Consider first the paths. An archetype path is a formal path through a hierarchical structure whose nodes are named by Reference Model class attributes, and in the case of object nodes, by at-codes (id-codes). Any given path must be a legal path through an instance structure constructable by the Reference Model on which it is based. This implies two things:
-
the order and naming of nodes down the hierarchy is determined by the RM;
-
the type of every object is determined by the RM;
Further, each node is made unique by the use of archetype at-codes (id-codes) (in ADL 1.4 at-codes) which distinguish sibling child objects under any attribute node. Where there are siblings (there need not always be), these codes must be defined in the archetype terminology by domain semantic definitions (e.g. 'serum sodium', 'O2 saturation level').
Typical archetype paths look as follows:
The RM attribute names and node at-codes (id-codes) are visible within the paths (left-hand column). The node RM types implied in the paths are shown in the middle column. The first path thus corresponds to the object model reference OBSERVATION.data._events.data.items, and happens to be of type ITEM.
We can show the highlighted path with code rubrics included:
-
at-coded ADL2
-
id-coded ADL2
/data[at0001]/events[at0002|Any event|]/data[at0003]/items[at0078.11|PaO2|]
/data[id2]/events[id3|Any event|]/data[id4]/items[id79.11|PaO2|]
Here at0078.11 (id79.11) is defined as 'PaO2', for which the description is 'Oxygen partial pressure in arterial blood'. This defined the domain meaning of the node at this path.
Paths and types constitute the structure of the archetype. In addition, the constraints (as defined by the Archetype Object Model) at each node - other than RM types - must be taken into account. These consist of constraints on values, cardinalities and occurrences.
Interface preservation
Semver-style versioning relies on the notion of interface conformance between putative versions of the same logical artefact. Based on the above, we can say that an archetype interface is preserved if:
-
for an existing path, nothing changes - no change in hierarchy or lexical at-code (id-code);
-
in the path set, no paths are deleted;
-
no change in domain meaning for at-codes (id-codes) used in the path;
-
RM type of object nodes is the same or an ancestor (i.e. super-type) of the original type;
-
the constraint(s) at each path are either identical or wider than the original.

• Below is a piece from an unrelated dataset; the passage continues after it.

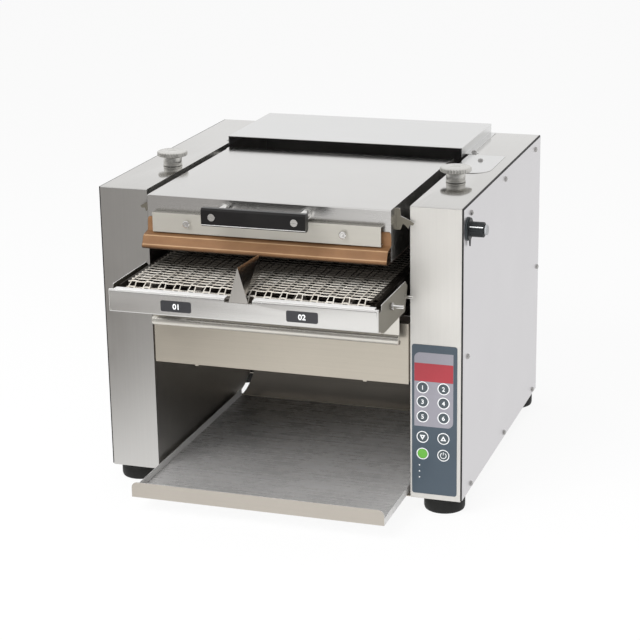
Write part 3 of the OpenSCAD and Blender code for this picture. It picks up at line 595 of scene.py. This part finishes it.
def wireBelt():
    low, high = corners("conveyor_belt")
    outer = (high.z - low.z) / 2
    middle = Vector((0, 0, (high.z + low.z) / 2))
    frontAxis, rearAxis = low.y + outer, high.y - outer
    radius = outer - belt["inside"]
    run, turn = rearAxis - frontAxis, pi * radius
    rods = round(2 * (run + turn) / belt["rodPitch"])
    pitch = 2 * (run + turn) / rods

    def onLoop(s):  # place on the loop, s from the top of the front turn
        s %= 2 * (run + turn)
        sign, start, end = (1, frontAxis, rearAxis) if s < run + turn else (-1, rearAxis, frontAxis)
        s %= run + turn  # the lower half is the upper one turned over
        if s < run:
            return Vector((0, start + sign * s, middle.z + sign * radius))
        angle = (s - run) / radius
        return Vector((0, end, middle.z)) + sign * radius * Vector((0, sin(angle), cos(angle)))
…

We can use this as the basis for determining required version changes for different types of concrete change to an archetype.

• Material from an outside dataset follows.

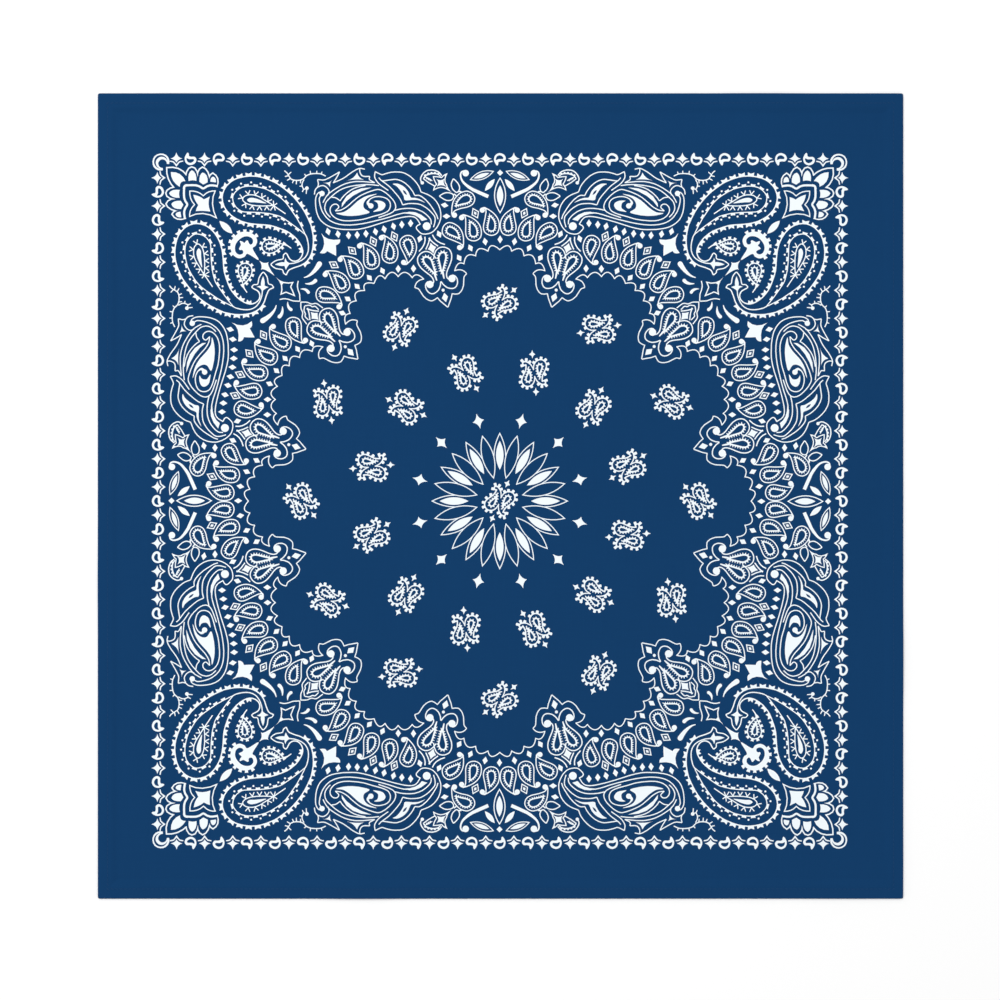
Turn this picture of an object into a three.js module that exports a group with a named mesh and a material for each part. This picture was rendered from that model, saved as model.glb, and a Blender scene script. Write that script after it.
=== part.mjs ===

Major version (breaking) changes
A breaking change for an archetype is defined as one that fails to preserve the archetype interface, in the sense defined above. Practically, this will be any change that prevents data created by the previous release of the artefact validating against the new version.
Examples of breaking changes are:
-
removal of mandatory data points or groups;
-
removal of nodes (paths);
-
move of nodes to different sub-tree;
-
change of domain definition of at-code (id-code);
-
narrowing of any constraint, including RM type of a node.
Any such change necessarily requires a new major version.
Minor version changes
In the Semver approach to versioning, a 'minor' version is used to indicate a non-breaking enhancement to the 'interface', as described above.
For archetypes this can be interpreted as being the following kinds of change:
-
constraints, including node RM types, redefined to be 'wider' (i.e. old constraint subsumed by new constraint);
-
additional definition nodes (i.e. new paths);
-
the addition of terminology bindings.
Technically speaking, the addition of terminology bindings could be regarded as a patch-level change, however, its importance in practical use is usually such that a minor version would be warranted.
This has the important side-effect that minor versions of a given major version may have additional semantics compared to the original major version (i.e, minor version 0) and any other intervening minor version. In other words, specifying a major version in general may not be sufficient to designate all of the interface available in the latest minor version. Therefore, for purposes of referencing an artefact with the expectation that the reference will designate specific elements, at least a minor version may be needed. This is discussed further in [Referencing].
Patch version changes
Numerous other kinds of change are possible on an archetype which will require at least a change in the patch (3rd position) version number. These include:
-
changes to meta-data;
-
addition of language translations;
-
changes to wording of terminology that do not affect the sense of the definition, or the use of the term by users.